Tras concluir el partido, Moacir Barbosa tuvo la gentileza de alzar la mano y reconocer su dosis de culpa, justo cuando las 200 mil almas del Maracaná buscaban a quién señalar con el dedo para encarnar los demonios de aquella derrota que aún no conseguían asimilar.

Ese 16 de julio el portero brasileño lo había intentado todo, achicó bien el poste, incomodó a Ghiggia y defendió cuanto un humano hubiese podido hacerlo. Sin embargo, no fue suficiente y el Uruguay de 1950 se llevó la Copa del Mundo en un estadio construido para coronar a los campeones de casa.

Tras sus declaraciones, el excepcional portero negro de Brasil, considerado hasta esos días como un verdadero ídolo entre sus paisanos, fue el centro de atención. Entonces supo él que la transformación de héroe a villano apenas demora el tiempo que precisa un balón para cruzar la línea y convertirse en leyenda, en gritos roncos e interminables que van a sembrarse en la memoria de la gente.

La sinceridad y su amor al juego le costaron a Barbosa el exilio.
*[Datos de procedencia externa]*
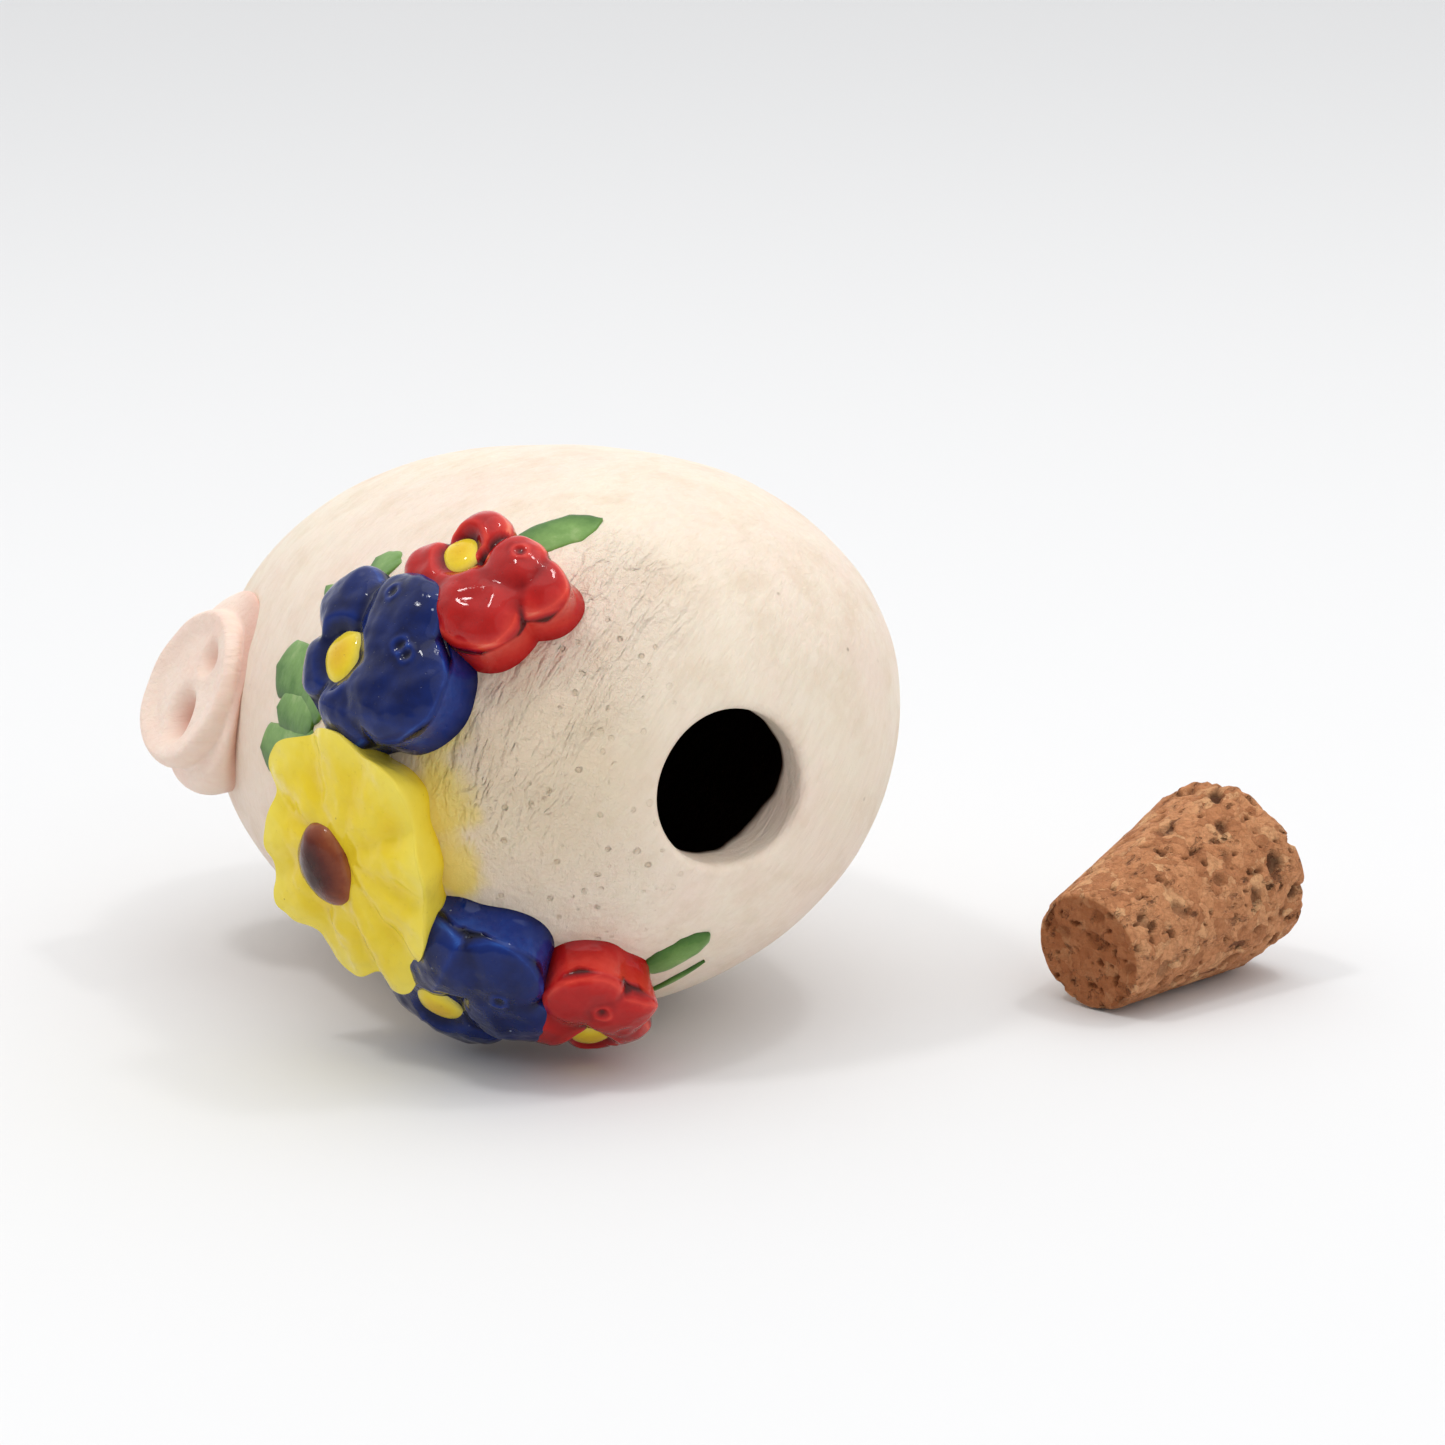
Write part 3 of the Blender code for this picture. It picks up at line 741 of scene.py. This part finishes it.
def open_height(turns, crease, share):
    """Height of the open blossom's dish, in mm: shallow spoons that rise to a thick wavy rim."""
    waves = 0.35 * np.sin(3.0 * turns + 1.0) + 0.25 * np.sin(5.0 * turns)
    floor = 3.1 + 1.6 * share ** 1.6 + waves * share ** 2
    spoons = -0.75 * crease * smooth(0.20, 0.85, share) + 0.30 * (1.0 - crease) * share
    return floor + spoons


def make_blossom(name, spec):
    """A blossom's petals and wall, from a foot sunk in the slip to the middle of its face."""
    patch = SkinPatch(*spec["at"])
    turns = circle(260)
    is_open = name == OPEN_BLOSSOM
    if is_open:
        reach, crease = open_reach(turns)
    else:
        reach, crease = petal_reach(spec, turns), np.zeros(len(turns))

    def surface(share):
        """x, y and height in mm of the face, a share of the way from its middle to its rim."""
        x, y = share * reach * np.cos(turns), share * reach * np.sin(turns)
        if is_open:
            return x, y, open_height(turns, crease, share)
        return x, y, petal_height(spec, x, y)

    def pooled(x, y, height):
        """How much deeper the glaze lies than on a level face: it runs off edges into hollows."""
        step = 0.55
        sides = ((1, 0), (-1, 0), (0, 1), (0, -1))
        around = [petal_height(spec, x + dx * step, y + dy * step) for dx, dy in sides]
        return np.mean(around, axis=0) - height

    rows, thick = [], []

    def add(x, y, height, depth):
        """One more ring, made uneven as pressed clay is, with its depth of glaze."""
        spot = np.stack([x, y, height], axis=-1)
        shake = 0.34 * wobble(spot, 2.6, spec["seed"]) + 0.13 * wobble(spot, 1.2, spec["seed"] + 11)
        shake = np.where(height > 1.0, shake, 0.0)
        out = 1.0 + 0.42 * wobble(spot, 4.2, spec["seed"] + 5) / np.maximum(np.hypot(x, y), 4.0)
        rows.append(patch.lift(x * out * MM, y * out * MM, (height + shake) * MM))
        thick.append(np.clip(depth * np.ones(len(x)), 0.0, 1.0))

    zero = np.zeros(1)
    add(zero, zero, zero - 0.3, 0.5)
    add(0.5 * reach * np.cos(turns), 0.5 * reach * np.sin(turns), np.full(len(turns), -0.3), 0.5)
    _, _, brow = surface(1.0)
    for share in np.linspace(0.0, 1.0, 14):
        out = 1.0 + spec["spread"] * (1.0 - share) ** 2.2 - (0.05 * (1.0 - share) if is_open else 0.0)
        x, y = out * reach * np.cos(turns), out * reach * np.sin(turns)
        add(x, y, -0.3 + (brow - 0.3) * share, 0.50 - 0.14 * share + 0.3 * (1.0 - share) ** 4)
    inward = 1.0 - np.linspace(0.0, 1.0, 58)[1:-1] ** 1.55
    for share in inward:
        x, y, height = surface(share)
        if is_open:
            depth = 0.60 - 0.28 * smooth(0.65, 1.0, share) + 0.12 * crease * share
        else:
            depth = 0.66 + 1.7 * pooled(x, y, height)
        add(x, y, height, depth)
    add(zero, zero, np.atleast_1d(surface(0.0)[2])[:1], 0.6)
    rings = [to_row(row) for row in rows]
    piece = loft(name + "_petals", rings, "shaker", {"thick": thick})
    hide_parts(name)
    return piece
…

Un destierro basado en el olvido y la ingratitud. En Brasil no importaron las tantas paradas que ya había hecho, mucho menos las que pudo haber completado más tarde. Luego del Maracanazo, Brasil necesitaba un culpable y Moacir no había conseguido atajar el segundo gol uruguayo de la tarde. Era suficiente para crucificarlo.

El resto de sus días los pasó el negro cargando con el peso de las miradas y las frases duras que le obsequiaban. Nunca le permitieron pasar la página, pero tampoco recibió la oportunidad de redención. Juzgado y condenado en el acto, Barbosa se convirtió en un leproso del fútbol, cargado de una maldición a la cual nadie quiso exponerse jamás, ni siquiera en 1994 al tratar de entrar al campo para saludar a la selección nacional.

Ya habían pasado más de cuatro décadas, pero el Maracanazo fue una estocada directa al corazón del orgullo nacional, un motivo de duelo e indignación canalizado luego en la imagen del portero, quien arrastró su sentencia hasta la tumba, en un país donde la pena máxima es de 30 años.

Cuando remodelaron el viejo Maracaná, a Barbosa —como a todo reo— le concedieron su última voluntad. Dicen que volvió a pisar el césped de sus desdichas y cargó con el arco maldito desde 1950 para, una vez en casa, convertirlo en leña y calentar su miseria; para revivir pasiones y exorcizar los demonios de un crimen.